In fact, we have problems with illegal immigration and the trafficking of humans, arms and drugs. This is affecting Libya and all neighboring countries; border security cannot be done unilaterally. Otherwise, how could Libya protect its borders without the presence of human elements and technical equipment?
Al-Hayat: How do you assess the international support for Libya at this stage?
Abdel Aziz: Frankly, international support, whether from friendly or brotherly countries, is present and effective. But we have a problem in our inability to absorb this support. In the absence of institutions, it is difficult to absorb a lot of international support.

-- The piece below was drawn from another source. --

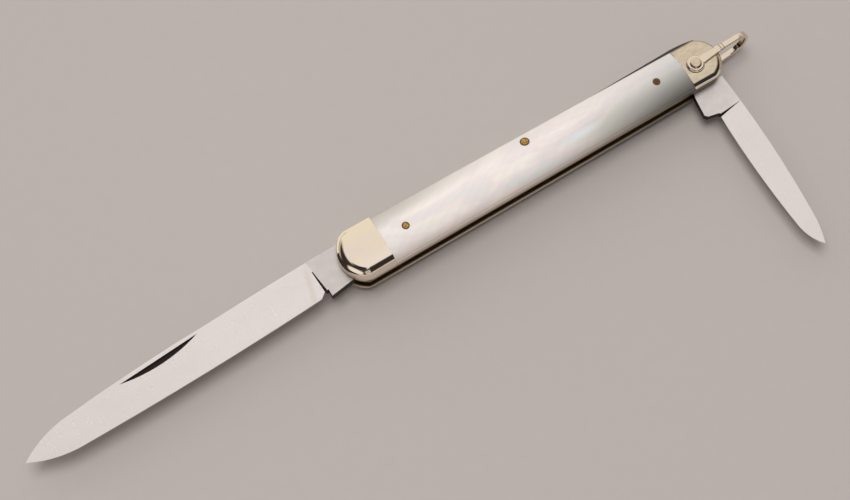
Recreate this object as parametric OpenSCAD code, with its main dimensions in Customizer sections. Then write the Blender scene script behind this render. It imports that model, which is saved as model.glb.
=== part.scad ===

There must be role coordination and distribution for the states in support of Libya, whereby some of them specialize in building the police, others the army and [others] specialize in building the institutions.
Al-Hayat: Egypt’s Muslim Brotherhood is requesting to move to Libya because [the group] is being pressured and criminalized in Egypt. Could Libya host them?
Abdel Aziz: For us, with regard to criminalizing the Muslim Brotherhood, whether in Egypt or in the Arab Gulf States, we don’t have the thought of the Muslim Brotherhood historically. At the end of the 1980s, some [Brotherhood] elements entered Libya as teachers and workers, not [on an ideological basis]. During the monarchy and under [Gadhafi] they had no ideology, because, as we say, “whoever joins a party has betrayed.” But now, by virtue of the openness and the democratic process, there needs to be political parties. We have not gotten to the stage of maturity where we can characterize that this [person] is from the Brotherhood or Tahrir or others. And therefore, we are willing to cooperate, especially in the dimension of security and intelligence, with any country. The world is wide open now.
Just as Brotherhood figures and elements move around from Egypt to European countries, we don’t deny that there are Brotherhood elements in Libya. But we want to cooperate in the area of intelligence. And if there is this cooperation and [the Brotherhood] commits irregularities, then it is possible to cooperate with [other countries] on that.